Las casas tienen memoria. La tienen porque guardan los recuerdos de los que las habitaron. Seguro que habéis sentido esos olores, esas sensaciones, ese “no sé qué” que te transporta a otro lugar. Un perfume, un color, una comida (ese puchero gritón que invadía la cocina), ese jabón, esos azulejos, ese ColaCao (que sabía diferente, no sabemos por qué), esas paredes tupidas con un papel que hoy llamaríamos “vintage”. Esos matices que se quedan impregnados en algún lugar escondido de nosotros y que resurge de vez en cuando reviviendo esa reminiscencia.
Nosotros vendemos hogares, y con ellos sus recuerdos. Nos hablan a menudo los propietarios de lo que les cuesta desprenderse de ciertas propiedades, que han sido de sus progenitores y que fueron en su día la casa de la familia. Esa casa en la que los hermanos tenían que compartir habitación, con alacenas en las que se guardaban como tesoros tabletas de chocolate, aceite de oliva y café molido, en la que había colas por la mañana para entrar al baño, como quien aguarda en la aduana, en la que cada noche se juntaban todos alrededor de la tele (cuando la había) para ver su programa favorito. Ese hogar que era el abrigo de toda la familia, cuando las familias eran más familias.
Les solemos decir, para su consuelo, que los pisos no tienen sentimientos. Y es cierto. Pero también lo es que son mucho más que cuatro paredes. Finalmente se vende, otra persona toma las llaves y trata de hacerla suya, borrando parte de esos recuerdos. Pero la mayoría quedan guardados, a buen recaudo, por el que vende. Pasan los años y esos sentimientos permanecen intactos. Tal vez, tendemos a idealizar esas casas que nos acogieron siendo aún niños. Las imaginamos más grandes, más cálidas e incluso más bonitas. A quién no le ha pasado que al regresar a un lugar en el que vivió en su infancia se lleva un chasco o una decepción. Quizá debamos hacer caso al maestro Sabina, cuando dice eso de “al lugar donde has sido feliz no debieras tratar de volver”, y que sean los recuerdos los que nos muestren la realidad que nos hace felices.

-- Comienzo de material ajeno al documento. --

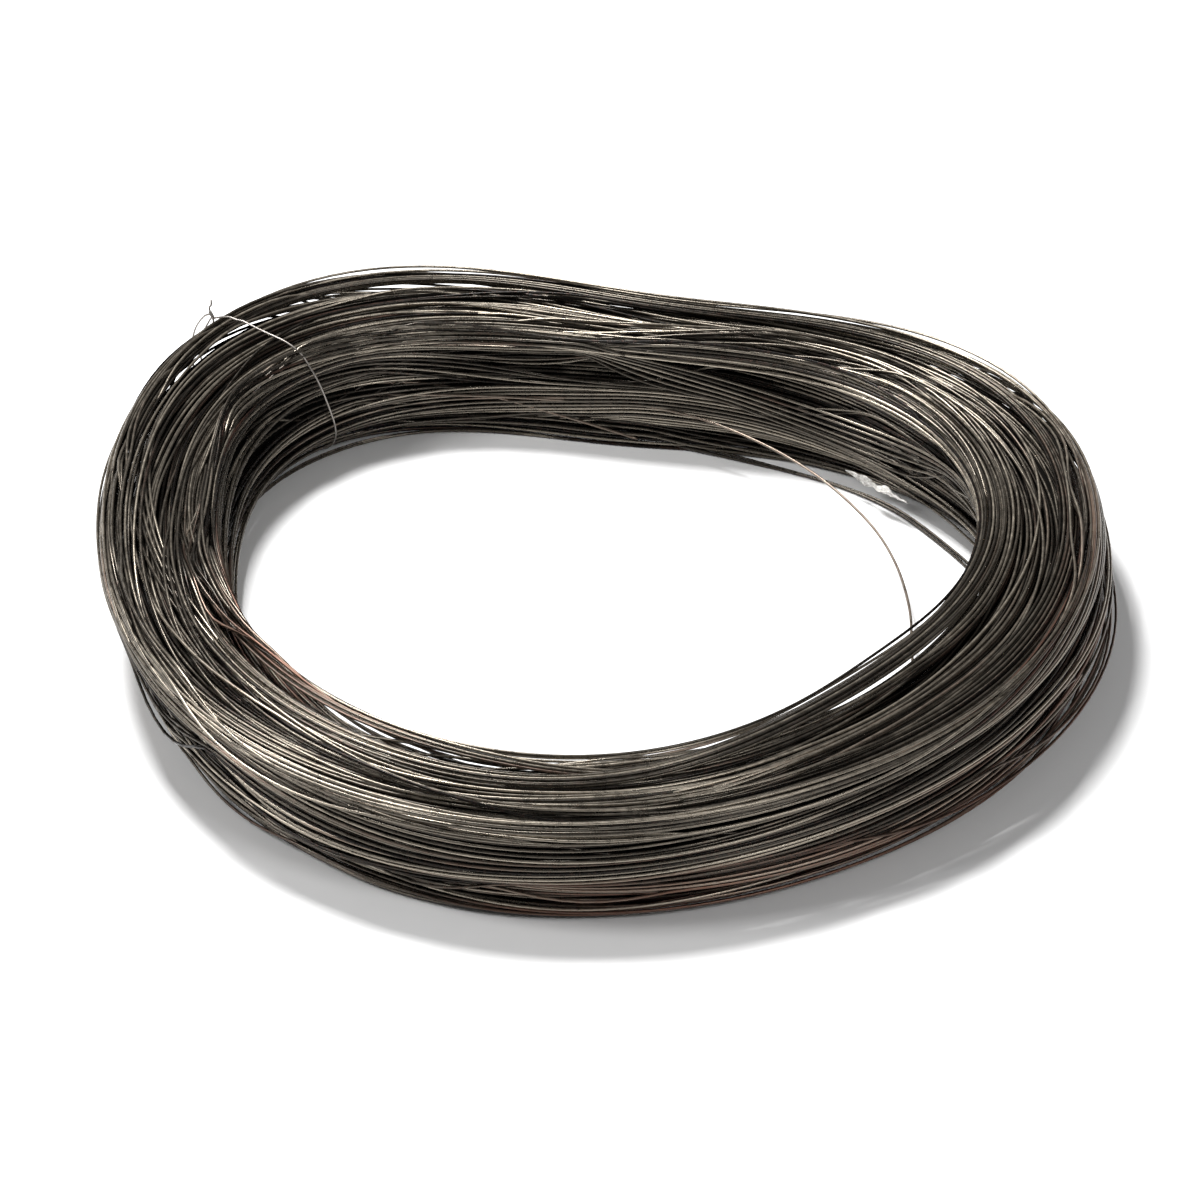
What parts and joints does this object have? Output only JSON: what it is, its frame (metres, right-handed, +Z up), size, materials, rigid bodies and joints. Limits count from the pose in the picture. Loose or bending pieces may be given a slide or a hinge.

Es un trabajo complicado el nuestro, al tener que lidiar con estos sentimientos. Cuando uno decide vender su casa, y no hablo de una casa que se compró con el ánimo de inversión, si no SU CASA, hay un discurso interno y personal, muy meditado, en el que no debemos de interferir. El sólo aconsejar ya es un ejercicio de riesgo. Debemos de respetar este consenso con suma delicadeza y tratar el producto con el mayor cariño que nos sea posible. No sabemos si las casas sienten, pero de lo que estamos seguros es que sus dueños sí.
Por ello es muy reconfortante cuando un propietario al que has vendido su vivienda te da las gracias. No nos está dando las gracias sólo por un buen trabajo, o por el motivo meramente económico. Lo está haciendo porque hemos tratado con respeto el que fue su hogar, porque le hemos ayudado a que guarde para siempre en su baúl las vivencias disfrutadas en él.
Las casas tienen memoria. Nos guardan a nosotros y a esa parte intangible a la que ni siquiera podemos ponerle nombre. Disfrutad de ellas y de las personas con las que las compartís, pues estáis haciendo algo único: dejar vuestras huellas en un recuerdo imborrable.